— Start of Given information —
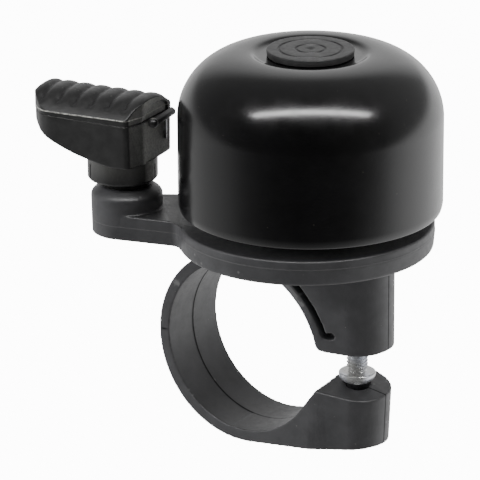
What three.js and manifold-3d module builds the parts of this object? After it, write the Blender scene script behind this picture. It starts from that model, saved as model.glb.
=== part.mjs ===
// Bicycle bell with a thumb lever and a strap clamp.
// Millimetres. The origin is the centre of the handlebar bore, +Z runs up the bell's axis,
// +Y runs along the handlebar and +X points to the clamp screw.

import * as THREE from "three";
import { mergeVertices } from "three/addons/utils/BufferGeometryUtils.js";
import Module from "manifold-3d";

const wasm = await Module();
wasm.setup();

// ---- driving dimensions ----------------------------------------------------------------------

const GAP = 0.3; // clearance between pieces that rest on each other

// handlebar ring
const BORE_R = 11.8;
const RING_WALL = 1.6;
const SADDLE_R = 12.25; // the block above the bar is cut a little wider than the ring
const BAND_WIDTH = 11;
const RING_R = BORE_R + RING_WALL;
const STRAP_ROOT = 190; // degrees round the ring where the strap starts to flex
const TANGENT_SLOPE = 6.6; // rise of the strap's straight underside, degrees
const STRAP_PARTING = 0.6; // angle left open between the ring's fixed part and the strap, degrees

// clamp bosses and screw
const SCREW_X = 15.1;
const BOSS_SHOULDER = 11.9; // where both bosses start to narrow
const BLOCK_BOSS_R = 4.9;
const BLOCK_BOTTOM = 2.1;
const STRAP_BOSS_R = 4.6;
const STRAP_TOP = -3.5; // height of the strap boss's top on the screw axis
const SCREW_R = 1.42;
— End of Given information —
Goal >> Copy out the full material exactly as it appears.

Finished task >>
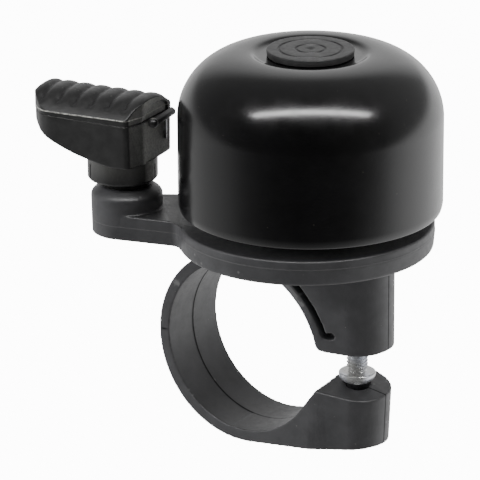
What three.js and manifold-3d module builds the parts of this object? After it, write the Blender scene script behind this picture. It starts from that model, saved as model.glb.
=== part.mjs ===
// Bicycle bell with a thumb lever and a strap clamp.
// Millimetres. The origin is the centre of the handlebar bore, +Z runs up the bell's axis,
// +Y runs along the handlebar and +X points to the clamp screw.

import * as THREE from "three";
import { mergeVertices } from "three/addons/utils/BufferGeometryUtils.js";
import Module from "manifold-3d";

const wasm = await Module();
wasm.setup();

// ---- driving dimensions ----------------------------------------------------------------------

const GAP = 0.3; // clearance between pieces that rest on each other

// handlebar ring
const BORE_R = 11.8;
const RING_WALL = 1.6;
const SADDLE_R = 12.25; // the block above the bar is cut a little wider than the ring
const BAND_WIDTH = 11;
const RING_R = BORE_R + RING_WALL;
const STRAP_ROOT = 190; // degrees round the ring where the strap starts to flex
const TANGENT_SLOPE = 6.6; // rise of the strap's straight underside, degrees
const STRAP_PARTING = 0.6; // angle left open between the ring's fixed part and the strap, degrees

// clamp bosses and screw
const SCREW_X = 15.1;
const BOSS_SHOULDER = 11.9; // where both bosses start to narrow
const BLOCK_BOSS_R = 4.9;
const BLOCK_BOTTOM = 2.1;
const STRAP_BOSS_R = 4.6;
const STRAP_TOP = -3.5; // height of the strap boss's top on the screw axis
const SCREW_R = 1.42;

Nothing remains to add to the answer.